Welcome to MCGAE Tutorial

MCGAE is a novel deep computational framework designed for comprehensive analysis of spatial transcriptomics data across platforms, integrating morphological images. Given spatial multi-modal transcriptomics data, MCGAE commences by initially acquiring the original gene expression matrix alongside the adjacency matrix, which is computed based on spatial coordinates. The framework's multi-view construction is facilitated through a modular modelling approach, granting users the flexibility to select from a variety of enhancement methods, including but not limited to simple autoencoders, for the purpose of obtaining enhanced views of gene expression matrix \(X\). Furthermore, the construction of multiple views of adjacency matrix \(A\) is achievable by employing diverse similarity metrics, thereby enriching the data analysis spectrum by capturing a multitude of perspectives and relationships inherent within the spatial transcriptomics data.

In the ensuing phase, modality-specific spots representations are obtained through contrastive graph convolutional neural networks coupled with attention modules. Specifically, MCGAE keeps \(X\) fixed and uses it with different views of \(A\), where each pair \((X_1, A_j)\) is processed through a Graph Convolutional Network (GCN) to extract multi-view representations that are specifically pertinent to \(X_1\). These representations are then fused into a comprehensive embedding \(Z^X\) using an attention mechanism, which is utilized for the reconstruction of the original \(X_1\). Similarly, by keeping \(A_1\) constant and varying \(X_i\), MCGAE follows the same process to garner view-specific representations for \(A_1\), which are aggregated into \(Z^A\). The pair \((X_1, A_1)\) is designated as the base graph, encapsulating the original expression data. The refinement of their biological representations is further achieved through the adoption of self-supervised contrastive learning. In instances where morphological images are accessible, MCGAE leverages a pre-trained ResNet50 for the extraction of image features, resulting in the image embedding \(Z^{\text{morph}}\), thereby enhancing the model's capability in processing multimodal data.

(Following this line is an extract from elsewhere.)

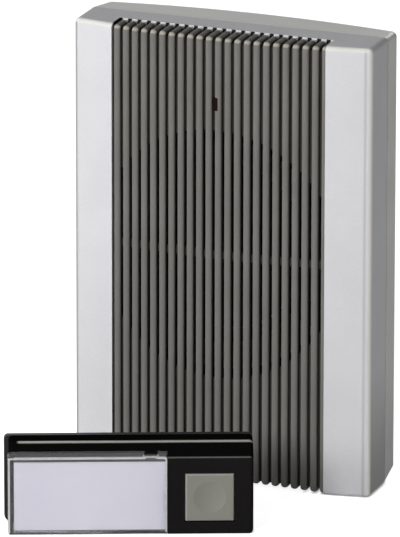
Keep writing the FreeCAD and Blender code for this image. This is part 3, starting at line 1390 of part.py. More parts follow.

During the terminal fusion phase, MCGAE employs an attention mechanism to combine \(Z^X\), \(Z^A\), and \(Z^{\text{morph}}\), creating the ultimate composite embedding \(Z\). This embedding is further refined through an unsupervised deep iterative clustering strategy to enhance its compactness, which is then applied to downstream analytical tasks such as spatial domain identification, data denoising, SVGs identification, trajectory inference, and extraction of 3D spatial domain. By integrating multi-view contrastive graph neural networks, attention mechanisms, and deep iterative clustering, MCGAE achieves precise and customized embeddings, significantly enhancing the reconstruction of spatial structures and the representation of gene expression patterns. This approach adeptly handles the complexities of spatial transcriptomics, providing essential insights into tissue heterogeneity and proving to be of immense value in advanced biomedical research.